Andrew Cowan, a retired engineer and Federal Way resident, was among those to get a flier at his home. He did some Internet research on Dennis Lee, and turned up a bounty of information.

Cowan believes the free electricity scheme involving a generator installed in homes “is just is not possible.”

Cowan added that Golodyuk is probably advancing the scheme without knowing that Lee has served jail term for fraud, and was recently arrested and jailed in Kentucky to halt an illegal sales demonstration.

“I think he’s probably being pulled into something he probably doesn’t want to be associated with,” Cowan said.

In various business incarnations, Lee has been known to the state Attorney General’s office since 1985, Jarvis said. His company “have not shown that the relevant technology exists or ever will exist” to fulfill the promise of free electricity generation, state attorneys wrote in a restraining order request filed in Spokane County Superior Court.

In August, Attorney General Christine Gregoire warned Washington consumers not to be taken by Lee’s claims.

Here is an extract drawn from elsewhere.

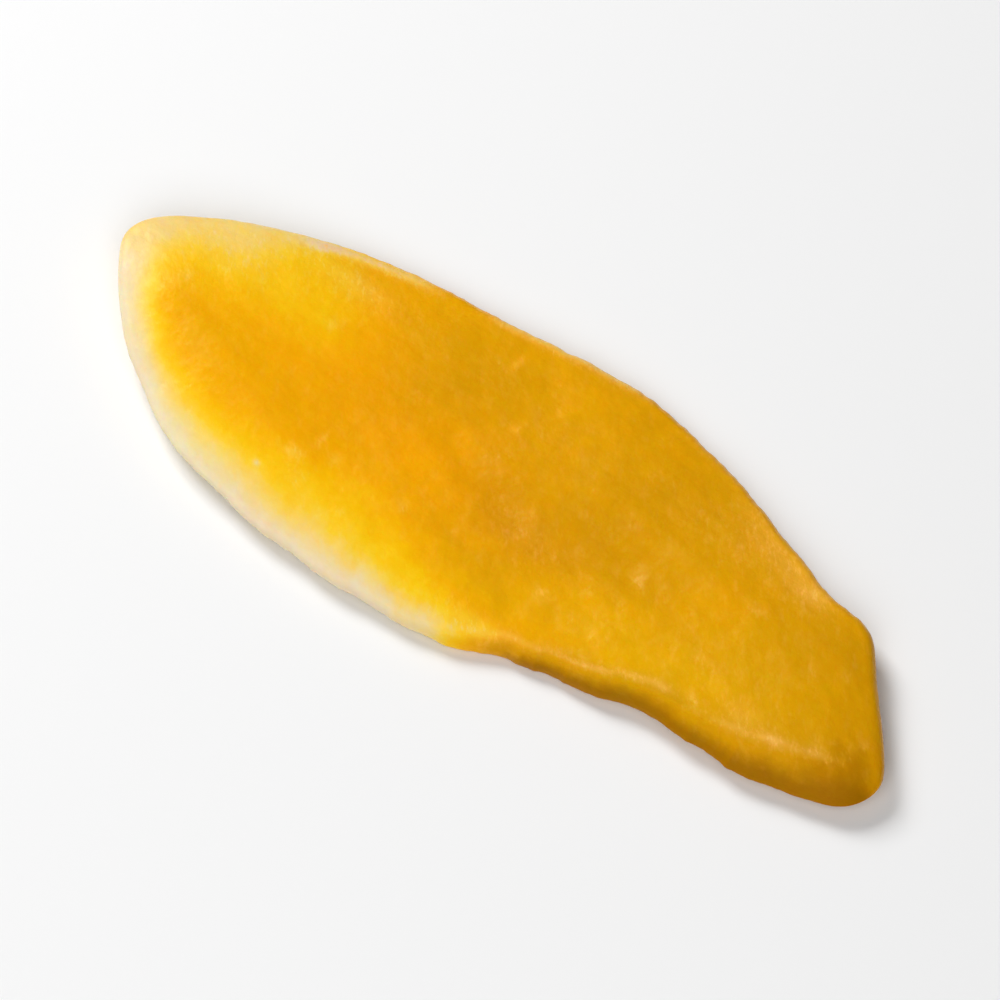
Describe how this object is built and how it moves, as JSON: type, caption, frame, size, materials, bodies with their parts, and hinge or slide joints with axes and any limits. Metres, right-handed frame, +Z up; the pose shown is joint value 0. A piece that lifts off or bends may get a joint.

“Dennis Lee and his companies have a demonstrated history of trying to defraud consumers,” Gregoire said. “During the current energy crisis, some consumers may be vulnerable to his incredible promises and may fall victim to his scam. We want to make sure that doesn’t happen.”

In recent years, Lee has called himself a misunderstood messenger from God — he has dubbed himself “God’s anointed” — who is trying to break the monopoly of some utilities and bring free power to Americans.

State attorneys say Lee asks supporters to sign an agreement to purchase a dealership, which he claims to be valued at between $30,000 and $100,000. To be eligible to bid on a dealership, consumers must make a “good faith deposit” of 10 percent of the amount they will pay.

But Lee has a history in Washington state of not making good on his agreements. In 1985, he was accused of violating the state consumer protection act. Lee agreed to pay a stipulated judgment of $31,000, but left the state without forking over the fines.

And, in 1999 when Lee came to the state, the Department of Financial Institutions filed a cease-and-desist order against him, calling his activities “a clear and present danger to the investing public.”